### Instructions for the task
Your answer should be a single number: how many lines in the data below hold the string "piece".

- - - - - - -

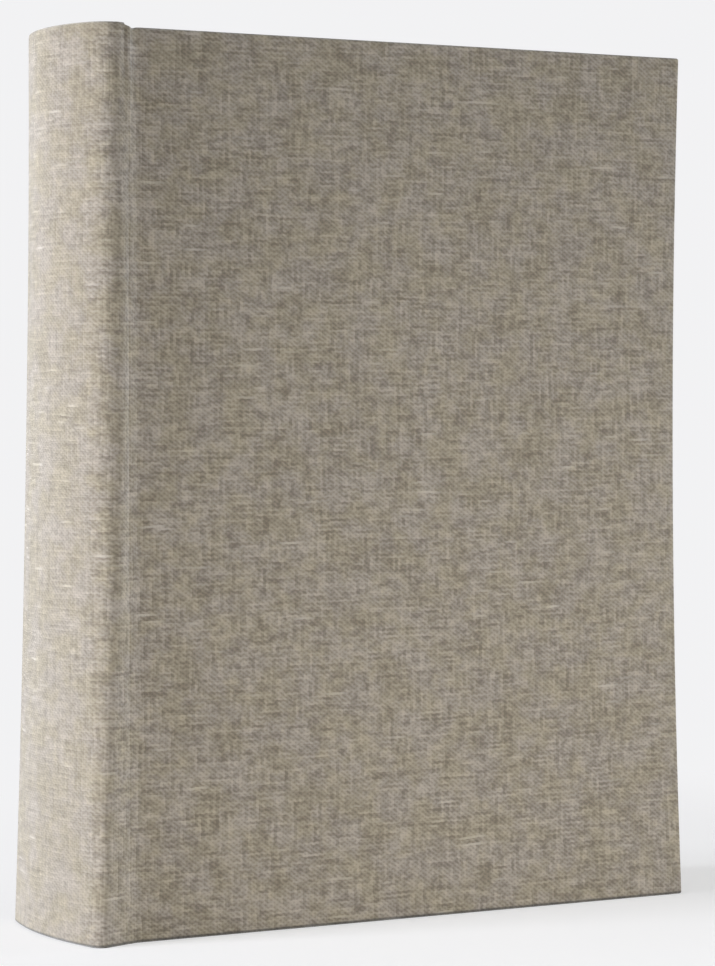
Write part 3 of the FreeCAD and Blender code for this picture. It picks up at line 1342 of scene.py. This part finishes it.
@dataclass
class SpineLinen(LinenPart):
    """Linen round the spine and down to both joints, folded in at head and tail.

    A station is a column: the stretch that it lies on, its side and its place on that stretch.
    """

    slope_shares: tuple[float, ...] = (0.0, 0.02, 0.045, 0.075, 0.11, 0.15,
                                       0.2, 0.27, 0.36, 0.48, 0.62, 0.8)
    edge_steps: int = 9
    arch_steps: int = 28
    fold_stack: float = 2.0 * MM
    front_rise: float = 0.35 * MM
    back_rise: float = -0.25 * MM
    rise_start: float = 4.0 * MM
    rise_turn: float = 1.6
    cap_draw: float = 0.15 * MM
    cap_reach: float = 2.8 * MM

    def __post_init__(self) -> None:
        """Lists the stations, and measures the linen from joint to joint half way up."""
        out = [(Stretch.SLOPE, t) for t in self.slope_shares]
        out += [(Stretch.EDGE, i / self.edge_steps) for i in range(self.edge_steps)]
        self.stations = [(stretch, Side.FRONT, t) for stretch, t in out]
        self.stations += [(Stretch.ARCH, Side.BACK, t) for t in spread(-1, 1, self.arch_steps + 1)]
        self.stations += [(stretch, Side.BACK, t) for stretch, t in reversed(out)]
        self.spine_run = self._lengths(self.album.height / 2)[-1]

    def place(self, station: Station, z: float, depth: float) -> Point:
        """A point of the cloth.

        Args:
            station: Its station.
            z: Height above the tail.
            depth: Depth inside the outer face.

        Returns:
            The point.
        """
        stretch, side, t = station
        section = SpineSection(self.album, z, side is Side.FRONT or t < 0)
        if stretch is Stretch.ARCH:
            near = max(0.0, 1 - min(z, self.album.height - z) / self.cap_reach)
            return section.on_arch(t, depth + self.cap_draw * near ** 2 * (1 - t ** 4))
        on_face = section.on_edge if stretch is Stretch.EDGE else section.on_slope
        s = on_face(side, t, 0.0)[0] + self.album.middle
        x, y, z = on_face(side, t, depth)
        return (x, y + side.value * self.joint.relief(s, z / self.album.height), z)

    def stack(self, station: Station) -> float:
        """Thickness of the fold at head and tail: two cloths, and the card under the arch.

        Args:
            station: The station.

        Returns:
            The thickness.
        """
        stretch, _, t = station
        thin = 2 * self.album.cloth
        if stretch is Stretch.ARCH:
            return self.fold_stack
        return mix(thin, self.fold_stack, ease(t)) if stretch is Stretch.EDGE else thin

    def _lengths(self, z: float) -> list[float]:
        """Measures the linen at one height.

        Args:
            z: Height above the tail.

        Returns:
            Its length from the front joint to each station.
        """
        points = [Vector(self.place(station, z, 0.0)) for station in self.stations]
        lengths = [0.0]
        for a, b in zip(points, points[1:]):
            lengths.append(lengths[-1] + (b - a).length)
        return lengths

    def runs(self, z: float) -> list[float]:
        """Place of each station on the flat cloth, measured from the front joint."""
        lengths = self._lengths(z)
        return [-self.album.joint_gap - self.spine_run * length / lengths[-1] for length in lengths]

    def top(self, station: Station) -> float:
        """Height of the head edge, which rises towards the front.

        Args:
            station: The station.

        Returns:
            The height.
        """
        stretch, side, t = station
        full = self.album.height + self.album.spine_extra
        if stretch is Stretch.ARCH:
            return full + mix(self.front_rise, self.back_rise, ease((t + 1) / self.rise_turn))
        rise = self.front_rise if side is Side.FRONT else self.back_rise
        if stretch is Stretch.EDGE:
            return full + rise
        section = SpineSection(self.album, self.album.height, side is Side.FRONT)
        s = section.on_slope(side, t, 0.0)[0] + self.album.middle
        return self.head(s) + rise * ease(-s / self.rise_start)

    def _hem(self, sheet: SheetMesh, end: End) -> None:
        """Adds the fold at an end.

        Args:
            sheet: The sheet to add to.
            end: Tail or head.
        """
        columns = []
        for station, u in zip(self.stations, self.runs(self.album.height * end.value)):
            edge, inwards = (self.top(station), -1) if end is End.HEAD else (0.0, 1)
            columns.append([(*(self.place(station, edge + inwards * n, depth) for n, depth, _ in pair),
                             (u, self.flat_height(pair[0][2], end)))
                            for pair in self.hem_pairs(self.stack(station))])
        sheet.patch(columns, flip=end is End.HEAD)

    def build(self) -> bpy.types.Object:
        """Makes the spine's linen, which stays with the leaves.

        Returns:
            The new piece.
        """
        edge, cloth = self.album.edge_round, self.album.cloth
        sheet = SheetMesh()
        rows = []
        for q in self.rows.shares():
            row = []
            for station, u in zip(self.stations, self.runs(self.album.height * q)):
                z = mix(edge, self.top(station) - edge, q)
                row.append((self.place(station, z, 0.0), self.place(station, z, cloth), (u, z)))
            rows.append(row)
        sheet.patch(rows, flip=True)
        for end in End:
            self._hem(sheet, end)
        piece = self.make(sheet, "spine_linen")
        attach(piece, "book")
        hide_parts("spine_cloth")
        return piece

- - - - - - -

### Correct output
4